For business owners· 4 min read

Writing Meaningful Ceremony Scripts: Skill Development

Techniques for crafting personalized, emotionally resonant ceremonies that clients cherish.

Ceremony scripts are the backbone of your reputation as a celebrant—they're also one of the biggest differentiators between a forgettable service and one couples, families, and clients rave about. Mastering script-writing skill unlocks premium pricing, repeat bookings, and word-of-mouth referrals. The good news is that meaningful ceremony writing is a learnable craft, not an innate gift.

Why Script Quality Determines Your Business Success

A weak script signals inexperience. Clients notice when vows feel generic, transitions feel clunky, or the ceremony's emotional arc falls flat. They're investing $800–$3,000 in a celebrant (or more for destination ceremonies), and they expect a script that reflects their unique story, values, and relationship.

Strong scripts do three things: they tell the couple's authentic story, they guide guests emotionally, and they create moments people remember for years. That translates directly to testimonials, social proof, and higher-value bookings.

Core Skills to Develop First

Listening and interviewing. Before writing a single line, you need to ask the right questions. Spend 60–90 minutes with couples understanding their values, how they met, what makes them laugh, their family dynamics, and their vision for the ceremony's tone. New celebrants often skip this or rush it; don't.

Narrative structure. A ceremony isn't a speech—it's a story with a beginning, middle, and climax. Learn the classic three-act structure: opening (setting the stage and welcoming guests), middle (exploring the couple's journey, relationship values, and vows), and closing (commitment and celebration). Each section should build on the last.

Tone matching. A script for a casual backyard wedding reads completely differently than one for a formal ballroom ceremony or a graveside commitment of ashes. Your job is to mirror the couple's energy—whether that's witty and irreverent, deeply spiritual, or warmly sentimental.

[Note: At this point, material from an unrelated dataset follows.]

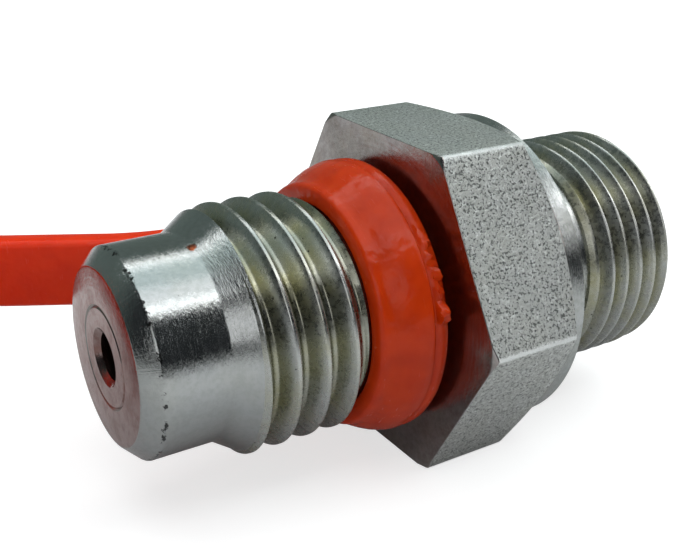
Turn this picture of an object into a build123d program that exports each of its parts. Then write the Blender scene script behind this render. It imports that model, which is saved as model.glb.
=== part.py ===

Editing and economy of language. First drafts are always too long. A typical ceremony runs 20–25 minutes; that's roughly 3,500–4,000 words. Every sentence should earn its place. Cut adverbs, remove clichés, and tighten transitions.

Practical Development Steps

Study existing scripts. Collect 10–15 sample wedding, commitment, and naming ceremony scripts from published celebrants and officiants. Analyze what works: How do they open? Where do they place humor? How do they transition to vows? What language feels authentic versus flowery?

Create a template system. Develop modular script sections (opening remarks, story transitions, vow introductions, handfasting scripts, etc.) that you can customize per couple. This speeds up your workflow and ensures consistency in quality. Templates should include placeholder sections for the couple's specific details, not fill-in-the-blank generics.

Record and listen to your scripts. Read your drafts aloud. You'll catch awkward phrasing, unclear references, and pacing issues you'd miss reading silently. Time yourself too—clients often want shorter or longer ceremonies, and knowing your delivery speed matters.

Request feedback from recent clients. After a ceremony, ask specific questions: Did the script feel personal? Were there moments that moved you? What would you change? This real data is gold for improving future scripts.

Invest in training. Consider a certification course in ceremony writing (organizations like the International College of Humanist Celebrants or local celebrant associations offer modules). Budget $500–$2,000 for structured training. You'll cut years off your learning curve.

Pricing Your Expertise

As your script quality improves, raise your fees. Celebrants charging $1,500–$2,500 for ceremonies typically spend 8–12 hours on a single event (initial consultation, research, multiple drafts, rehearsal, ceremony delivery). That's professional-level work, and the script is your primary product. Don't undervalue it.

Consider offering tiered services: a standard package (personalized script, one rehearsal), a premium option (multiple rounds of revision, extended consultation, additional rehearsal), and a deluxe version (extended interview, professional videography consultation, post-ceremony follow-up materials).

Getting Visibility and Bookings

List your services on a platform like Mercoly where couples and event planners actively search for celebrants. A strong profile with sample scripts (or script descriptions), client testimonials about your ceremony writing, and clear service tiers helps you attract serious, higher-budget clients who value craftsmanship.

Frequently Asked Questions

Q: How many drafts should I create before finalizing a ceremony script? Plan for 2–3 rounds: initial draft (incorporating your client interview), revision round (addressing client feedback and refining language), and final polish (last proofreading and timing check). More drafts for complex ceremonies with blended families or multiple cultural traditions.

Q: What's the difference between a non-denominational script and a secular one? Non-denominational scripts acknowledge spirituality or higher meaning without aligning to a specific faith tradition; secular scripts focus entirely on humanistic values, relationships, and commitment. Know which your clients want—some prefer spiritual language even if they're not religious, while others explicitly want no mystical references.

Q: Should I charge more if clients want heavy customization or multiple revisions? Yes. Set a clear revision policy upfront (e.g., two revisions included, additional revisions at $75 each). This protects your time and makes clients intentional about feedback.

Start building your script portfolio today, and watch your booking quality—and rates—climb.